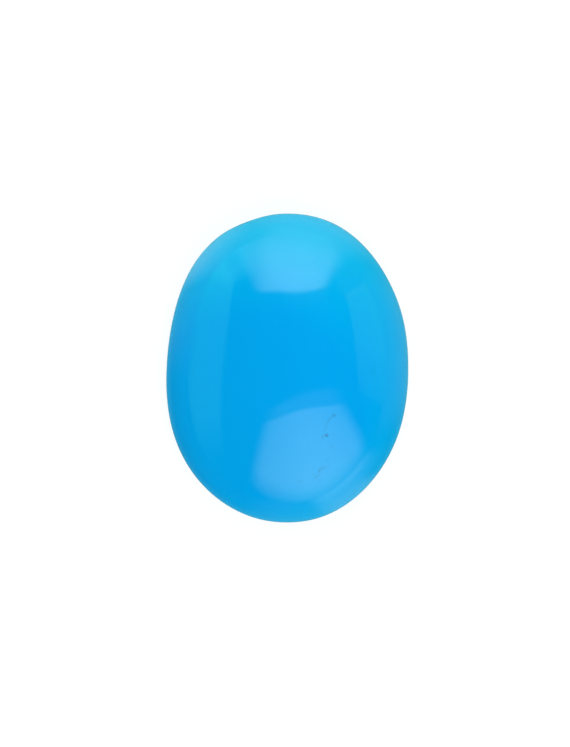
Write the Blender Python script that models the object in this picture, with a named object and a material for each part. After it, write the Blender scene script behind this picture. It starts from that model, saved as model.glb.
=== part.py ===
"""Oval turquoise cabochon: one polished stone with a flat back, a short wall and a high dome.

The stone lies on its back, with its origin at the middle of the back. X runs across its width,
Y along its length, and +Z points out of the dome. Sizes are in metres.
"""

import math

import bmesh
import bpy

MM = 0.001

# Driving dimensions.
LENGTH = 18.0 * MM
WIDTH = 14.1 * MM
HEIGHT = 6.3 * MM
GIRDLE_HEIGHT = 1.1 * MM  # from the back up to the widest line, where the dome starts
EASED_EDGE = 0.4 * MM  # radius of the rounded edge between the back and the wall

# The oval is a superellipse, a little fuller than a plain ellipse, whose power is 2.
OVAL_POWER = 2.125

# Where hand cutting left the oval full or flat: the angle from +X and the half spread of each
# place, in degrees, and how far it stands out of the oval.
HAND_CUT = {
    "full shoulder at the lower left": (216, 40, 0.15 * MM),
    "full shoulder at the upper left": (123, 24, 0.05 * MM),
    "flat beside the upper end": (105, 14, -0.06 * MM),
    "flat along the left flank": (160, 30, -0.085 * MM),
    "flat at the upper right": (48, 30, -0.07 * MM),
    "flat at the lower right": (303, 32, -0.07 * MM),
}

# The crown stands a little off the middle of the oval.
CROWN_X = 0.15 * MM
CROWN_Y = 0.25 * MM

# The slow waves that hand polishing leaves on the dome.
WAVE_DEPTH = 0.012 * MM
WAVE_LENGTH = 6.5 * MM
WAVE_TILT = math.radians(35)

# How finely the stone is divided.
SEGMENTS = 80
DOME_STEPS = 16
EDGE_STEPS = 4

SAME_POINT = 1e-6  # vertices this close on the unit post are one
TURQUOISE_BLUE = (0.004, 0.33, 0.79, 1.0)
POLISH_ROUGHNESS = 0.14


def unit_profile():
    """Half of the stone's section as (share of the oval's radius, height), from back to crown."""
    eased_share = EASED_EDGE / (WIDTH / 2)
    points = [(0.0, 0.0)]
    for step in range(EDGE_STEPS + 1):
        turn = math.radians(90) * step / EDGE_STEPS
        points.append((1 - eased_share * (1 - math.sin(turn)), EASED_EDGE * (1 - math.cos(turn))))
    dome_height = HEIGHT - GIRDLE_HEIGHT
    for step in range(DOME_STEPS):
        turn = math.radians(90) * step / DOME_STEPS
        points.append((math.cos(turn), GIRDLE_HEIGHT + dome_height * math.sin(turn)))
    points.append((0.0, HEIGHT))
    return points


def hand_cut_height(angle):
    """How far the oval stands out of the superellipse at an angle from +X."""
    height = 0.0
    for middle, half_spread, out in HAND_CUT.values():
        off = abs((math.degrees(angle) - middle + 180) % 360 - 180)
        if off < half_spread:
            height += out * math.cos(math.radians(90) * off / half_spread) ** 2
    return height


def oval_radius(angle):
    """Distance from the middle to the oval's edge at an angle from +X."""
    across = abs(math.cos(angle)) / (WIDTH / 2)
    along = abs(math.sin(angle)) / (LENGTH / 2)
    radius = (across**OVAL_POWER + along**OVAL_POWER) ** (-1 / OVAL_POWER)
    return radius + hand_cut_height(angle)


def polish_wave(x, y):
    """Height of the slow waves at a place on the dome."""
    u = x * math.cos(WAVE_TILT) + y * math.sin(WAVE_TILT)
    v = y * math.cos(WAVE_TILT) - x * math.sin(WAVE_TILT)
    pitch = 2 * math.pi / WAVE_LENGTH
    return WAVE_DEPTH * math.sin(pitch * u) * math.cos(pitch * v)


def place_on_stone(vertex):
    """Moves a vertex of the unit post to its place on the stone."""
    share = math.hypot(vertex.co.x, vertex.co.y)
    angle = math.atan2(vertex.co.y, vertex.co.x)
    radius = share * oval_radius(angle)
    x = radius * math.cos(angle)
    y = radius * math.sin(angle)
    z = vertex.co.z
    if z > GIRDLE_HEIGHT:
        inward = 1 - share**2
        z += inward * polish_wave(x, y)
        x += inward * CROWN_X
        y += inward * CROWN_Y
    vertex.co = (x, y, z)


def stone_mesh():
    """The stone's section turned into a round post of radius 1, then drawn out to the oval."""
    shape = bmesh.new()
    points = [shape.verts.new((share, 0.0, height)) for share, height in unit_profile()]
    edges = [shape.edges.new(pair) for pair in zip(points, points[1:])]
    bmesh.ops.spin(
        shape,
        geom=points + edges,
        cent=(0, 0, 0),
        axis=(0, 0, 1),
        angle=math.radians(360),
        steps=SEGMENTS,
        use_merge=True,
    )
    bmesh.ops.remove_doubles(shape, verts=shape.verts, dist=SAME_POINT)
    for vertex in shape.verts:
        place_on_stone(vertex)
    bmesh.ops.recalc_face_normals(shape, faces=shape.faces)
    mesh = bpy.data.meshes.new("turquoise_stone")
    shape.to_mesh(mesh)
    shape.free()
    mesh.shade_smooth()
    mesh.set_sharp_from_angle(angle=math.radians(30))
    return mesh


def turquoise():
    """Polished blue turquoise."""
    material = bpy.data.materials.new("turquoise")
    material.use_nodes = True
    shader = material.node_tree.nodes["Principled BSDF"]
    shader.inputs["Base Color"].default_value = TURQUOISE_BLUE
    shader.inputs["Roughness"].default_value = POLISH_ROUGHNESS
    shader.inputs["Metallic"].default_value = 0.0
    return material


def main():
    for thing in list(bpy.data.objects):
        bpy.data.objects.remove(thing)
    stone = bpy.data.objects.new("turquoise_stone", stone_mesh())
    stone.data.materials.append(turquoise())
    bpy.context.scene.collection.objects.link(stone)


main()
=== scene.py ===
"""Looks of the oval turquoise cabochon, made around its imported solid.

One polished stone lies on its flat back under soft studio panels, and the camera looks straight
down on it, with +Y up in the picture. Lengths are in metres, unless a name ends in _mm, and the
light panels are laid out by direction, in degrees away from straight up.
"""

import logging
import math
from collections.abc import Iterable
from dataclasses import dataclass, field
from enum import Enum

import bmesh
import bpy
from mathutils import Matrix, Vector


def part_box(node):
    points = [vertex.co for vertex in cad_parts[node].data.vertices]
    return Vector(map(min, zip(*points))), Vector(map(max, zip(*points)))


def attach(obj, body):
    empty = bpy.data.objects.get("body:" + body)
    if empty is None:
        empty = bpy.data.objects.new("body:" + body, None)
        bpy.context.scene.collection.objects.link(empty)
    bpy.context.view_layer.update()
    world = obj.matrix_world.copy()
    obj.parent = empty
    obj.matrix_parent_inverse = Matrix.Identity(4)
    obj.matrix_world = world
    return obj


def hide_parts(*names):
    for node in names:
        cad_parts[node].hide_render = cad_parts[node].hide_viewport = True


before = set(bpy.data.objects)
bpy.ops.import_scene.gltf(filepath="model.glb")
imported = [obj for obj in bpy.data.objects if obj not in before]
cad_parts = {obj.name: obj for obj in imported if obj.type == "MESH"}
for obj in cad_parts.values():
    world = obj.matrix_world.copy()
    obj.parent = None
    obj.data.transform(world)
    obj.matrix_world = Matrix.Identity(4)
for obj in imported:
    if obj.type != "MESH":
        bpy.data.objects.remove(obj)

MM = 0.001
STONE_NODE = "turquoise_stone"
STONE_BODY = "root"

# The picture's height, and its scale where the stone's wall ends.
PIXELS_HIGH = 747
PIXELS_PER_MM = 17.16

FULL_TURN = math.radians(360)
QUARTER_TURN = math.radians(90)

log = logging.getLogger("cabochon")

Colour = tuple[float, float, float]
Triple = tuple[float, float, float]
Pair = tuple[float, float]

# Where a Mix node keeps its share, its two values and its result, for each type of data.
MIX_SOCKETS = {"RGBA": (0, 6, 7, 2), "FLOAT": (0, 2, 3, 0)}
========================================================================
SHORT EXERCISE: Begin at the line containing "return mesh", end at the line containing "if empty is", and reproduce every line in that range exactly, both ends included.

SOLVED EXERCISE:
    return mesh


def turquoise():
    """Polished blue turquoise."""
    material = bpy.data.materials.new("turquoise")
    material.use_nodes = True
    shader = material.node_tree.nodes["Principled BSDF"]
    shader.inputs["Base Color"].default_value = TURQUOISE_BLUE
    shader.inputs["Roughness"].default_value = POLISH_ROUGHNESS
    shader.inputs["Metallic"].default_value = 0.0
    return material


def main():
    for thing in list(bpy.data.objects):
        bpy.data.objects.remove(thing)
    stone = bpy.data.objects.new("turquoise_stone", stone_mesh())
    stone.data.materials.append(turquoise())
    bpy.context.scene.collection.objects.link(stone)


main()
=== scene.py ===
"""Looks of the oval turquoise cabochon, made around its imported solid.

One polished stone lies on its flat back under soft studio panels, and the camera looks straight
down on it, with +Y up in the picture. Lengths are in metres, unless a name ends in _mm, and the
light panels are laid out by direction, in degrees away from straight up.
"""

import logging
import math
from collections.abc import Iterable
from dataclasses import dataclass, field
from enum import Enum

import bmesh
import bpy
from mathutils import Matrix, Vector


def part_box(node):
    points = [vertex.co for vertex in cad_parts[node].data.vertices]
    return Vector(map(min, zip(*points))), Vector(map(max, zip(*points)))


def attach(obj, body):
    empty = bpy.data.objects.get("body:" + body)
    if empty is None:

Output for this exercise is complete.